Chelsea also spent seven years at the St. Joseph’s Mission Indian Residential School.
He and three other boys made a plan to escape when he was just 13 years old. They stashed some food and some supplies in preparation for their journey, and when they went to leave, two others joined up with the escapees. Despite their better judgment, Chelsea said they shared their provisions, but the group soon split in two.
Chelsea said he advised the group to stay high, and go up on the mountain, but four of the other boys walked back towards Esk’et down low, and were quickly found and returned the same night.
A day and a half later, he and Phillip Robbins managed to make it back to Esk’et on foot, having stayed up on the mountain. They built a fire at night to stay warm and ate mostly dried berries.
“I was just trying to get my freedom,” he explained of the venture.
When they were returned, Chelsea said he accepted his punishment, which was a thick leather strap to the inside of his forearms. He refused to shed a tear.
Chelsea said he “graduated at Grade 7” and he didn’t go back to live in Esk’et, instead striking out on his own at 14 years old into “the real world.”
He picked up odd jobs and travelled around, haying, riding, picking apples and doing whatever needed doing at ranches and farms — even heading down south of the border to the United States.
“I turned 15 in a hayfield in Clinton,” recalled Chelsea of the period he referred to as his travels.
In 1960, Chelsea returned home to Esk’et and settled down, explaining how he took a job with the local sawmill when he figured out the money was much better than riding range and working on ranches.
He made $2.60 an hour which he considered “big money” at a time when a case of beer was $2.60 and a tin of snuff was $0.33.
Chelsea worked for Linde Brothers Sawmill for over 20 years.
But throughout his life, he was involved in horses — riding them, breaking them, rounding them up.

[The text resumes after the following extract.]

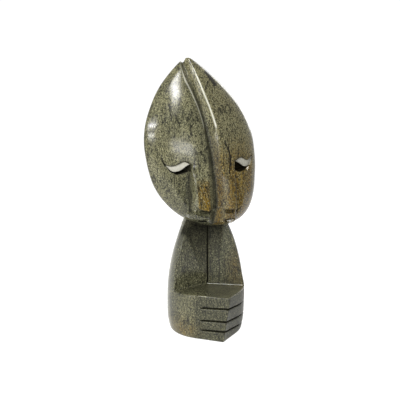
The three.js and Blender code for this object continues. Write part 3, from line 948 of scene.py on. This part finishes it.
    def painted_shadow_of_eyes(self, p: Place) -> Field:
        """Gives the painted shadow in the pockets below the eyelids, and in the line along each brow.

        Args:
            p: Points of the surface with their measures.

        Returns:
            The painted shadow in the pockets below the eyelids, and in the line along each brow.
        """
        face = self.forms.face
        found = np.zeros_like(p.x)
        for eye in face.eyes:
            out = face.out(eye, p.x) / eye.width
            under, over = face.height(eye.lid(out)) - p.z, p.z - face.height(eye.hollow(out))
            inside = fades((under, -0.4, 0.4), (over, -1.2, 0), (p.sunk, 2, 4.5), (p.f, 3, 7))
            pocket = inside * fades((face.outside(eye, *p.xfz), -1.2, -0.2), (out, 0.84, 0.78))
            tail, arch = fades((out, 0.8, 0.88)), fades((out, 0.62, 0.5))
            off = np.abs(p.z - face.height(eye.brow(out)) - 0.4 + 1.6 * tail - 0.9 * arch)
            line = fades((1.6 + 1.8 * tail + 0.9 * arch - off, 0, 1.6), (out, 1, 0.95), (out, 0.02, 0.07))
            line = line * fades((p.f, 8, 13)) * np.maximum(fades((p.sunk, -1, -0.2)), tail)
            found = strongest(found, pocket, (0.7 + 0.28 * tail) * line)
        return found

    def painted_shadow_of_valley(self, p: Place) -> Field:
        """Gives the painted shadow in the valley's bed and on its flanks.

        Args:
            p: Points of the surface with their measures.

        Returns:
            The painted shadow in the valley's bed and on its flanks.
        """
        bed = fades((p.across, -3.5, -1), (p.across, 4.5, -0.5), (p.share, 0.93, 0.83))
        flank = 0.6 * fades((p.across, -8, -5), (p.across, 16, 9), (p.share, 0.62, 0.5))
        return 0.72 * np.maximum(bed, flank) * fades((p.share, 0, 0.05), (p.f, 12, 20))

    def painted_shadow_of_noses(self, p: Place) -> Field:
        """Gives the painted shade on the right nose, and the painted shadow along the left one's foot and
        under both tips.

        Args:
            p: Points of the surface with their measures.

        Returns:
            The painted shade on the right nose, and the painted shadow along the left one's foot and under
            both tips.
        """
        near = np.abs(p.under_tip)
        gap = fades((p.z, 208, 212), (p.under_tip, -1, 0.5), (p.behind_nose, 3, 5), (p.f, 36, 39))
        foot = fades((np.abs(p.beside - 0.6), 3.2, 0.6), (p.z, 284, 274), (p.z, 196, 208), (p.f, 40, 36))
        return strongest(
            0.26 * fades((p.x, 8, 16), (p.x, 36, 33), (p.f, 44, 47), (p.z, 300, 270)),
            0.66 * foot * fades((p.f, 14, 20)),
            fades((near, 1.6, 0.6), (p.behind_nose, 1, 3), (p.f, 40, 43), (p.x, -6, -9)),
            0.7 * gap * fades((p.x, -29, -26), (p.x, -4, -7)),
            0.6 * fades((self.forms.face.nostril(*p.xfz), 1.2, 0.2), (p.behind_lips, 0.8, 2.0)),
        )

    def painted_shadow_of_mouths(self, p: Place) -> Field:
        """Gives the painted shadow in the left slit, and on the upper edge of the right one's scoop.

        Args:
            p: Points of the surface with their measures.

        Returns:
            The painted shadow in the left slit, and on the upper edge of the right one's scoop.
        """
        face = self.forms.face
        mouth = face.scoops[0]
        opening = mouth.opening(p.x, p.z)
        turn = (p.z - mouth.z) / mouth.half - 0.35 * (p.x - mouth.x) / mouth.wide
        scoop = fades((opening, -1.5, -0.7), (opening, 1, 0.2), (mouth.distance(*p.xfz), 1, 0.2))
        slit = fades((face.slit(*p.xfz), 0.9, 0.1), (p.behind_lips, -0.6, 0.4))
        return np.maximum(slit, scoop * fades((turn, 0.1, 0.4)))

    def painted_highlight(self, p: Place) -> Field:
        """Gives where painted highlights run as pale lines along the valley's two arrises.

        Args:
            p: Points of the surface with their measures.

        Returns:
            The tone's share from 0 to 1.
        """
        face = self.forms.face
        steep = face.valley_left(p.share) - face.chamfer
        knee = steep * np.abs(p.across) - face.valley_knee(p.share)
        rim = np.abs(self.forms.leaf.distance(*p.xfz))
        right = fades((rim, 1.6, 0.4), (p.across, 0, 1), (p.share, 0.97, 0.92))
        left = 0.75 * fades((np.abs(knee), 2.2, 0.8), (p.across, 0, -1), (p.share, 0.99, 0.96))
        on_valley = fades((np.abs(face.valley(*p.xfz)), 1.6, 0.4), (p.share, 0.6, 0.63), (p.f, 4, 8))
        return on_valley * np.maximum(right, left)

    def veins(self, p: Place) -> Field:
        """Gives the dark lines and patches.

        Args:
            p: Points of the surface with their measures.

        Returns:
            The dark lines and patches.
        """
        found = np.zeros_like(p.x)
        for number, mark in enumerate(self.MARKS):
            wave = np.sin(p.z * 0.9 + number) * 0.5 + np.sin(p.z * 2.3 + 2 * number) * 0.3
            px = p.x + mark.wander * wave
            near = np.full_like(px, 1e3)
            for (x0, z0), (x1, z1) in zip(mark.path, mark.path[1:]):
                run, rise = x1 - x0, z1 - z0
                t = np.clip(((px - x0) * run + (p.z - z0) * rise) / (run * run + rise * rise), 0, 1)
                near = np.minimum(near, np.hypot(px - x0 - t * run, p.z - z0 - t * rise))
            found = np.maximum(found, mark.strength * fades((near, mark.width + 0.7, mark.width - 0.7)))
        return found * fades((p.f, 2, 8))

    def fields(self, points: Field) -> dict[str, Field]:
        """Paints all tones on points of the surface.

        Args:
            points: Rows of x, front and height.

        Returns:
            Values from 0 to 1 for each tone's name.
        """
        place = Place(self.forms, points)
        tones = {"lid": self.lids, "ochre": self.ochre, "green_and_painted_shade": self.green_and_painted_shade}
        tones |= {"painted_shadow": self.painted_shadow, "vein": self.veins, "painted_highlight": self.painted_highlight}
        return {name: tone(place) for name, tone in tones.items()}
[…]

His nephew, Fred Robbins, recounted how when Robbins was breaking his own gelding, he was carefully working with the horse, and had just gotten the horse close to where he was going to try getting on him after many days.
Chelsea brought in a horse he was going to break and within one and a half days, Chelsea was running with the horse up the road disappearing up the hill, returning down the hill hours later, working the horse with the reins.
“It takes a lot of courage for somebody to do that,” said Robbins.
Chelsea said he learned the local area on horseback.
He recalled attempting to keep up to two older brothers when he was young, jumping logs and fences for fun.
Later on he put those riding skills to the rodeo circuit, trying his hand at every event but landing on competing in mountain races, which his father had done before him.
Chelsea said he raced at least a dozen years, winning six Williams Lake Stampede Mountain Races, finally retiring from the sport when he was in his sixties.
The horse he had won on, Mr. Little, “ran races like no other,” said Chelsea. Twice Chelsea fell off during the race and the horse kept running, crossing the finish line first, but without a rider.
After Mr. Little went blind in one eye, the horse was sold and Chelsea stopped racing.
While his days racing down hills are behind him, he does still ride in an event he began doing at the tender age of about 12 or 13 years old: the twice annual horse round-up at Esk’et.
Horses are taken out to winter range on Wycotte Flats, near the Fraser River, where they can forage over the winter through the snow and then brought back to the community in the spring.
The herd goes out in two groups of about 60 to 70 horses, the first group is rounded up and pushed out around the end of November or early December, the second goes out between Christmas and New Years.
Then in April, when the herd will be running out of feed, riders head back out and bring the herd back.
But more recently, there are barely enough riders to do the roundup, and though Chelsea would like to retire from leading it, he’s not sure who will take up the torch.
“Esk’et are horse people,” he explained, but he said there seem to be less and less cowboys taking up the reins.
His younger brother Anthony is helping with the roundup, and Bill hopes Anthony can begin to take the lead so the tradition can keep going.
As he finished his lament for the lost cowboys, Bill, with characteristic twinkle in his eye, strode off to deal with his next task at hand as president of the Esk’et Rodeo Club, directing volunteers and preparing for the next day’s rodeo.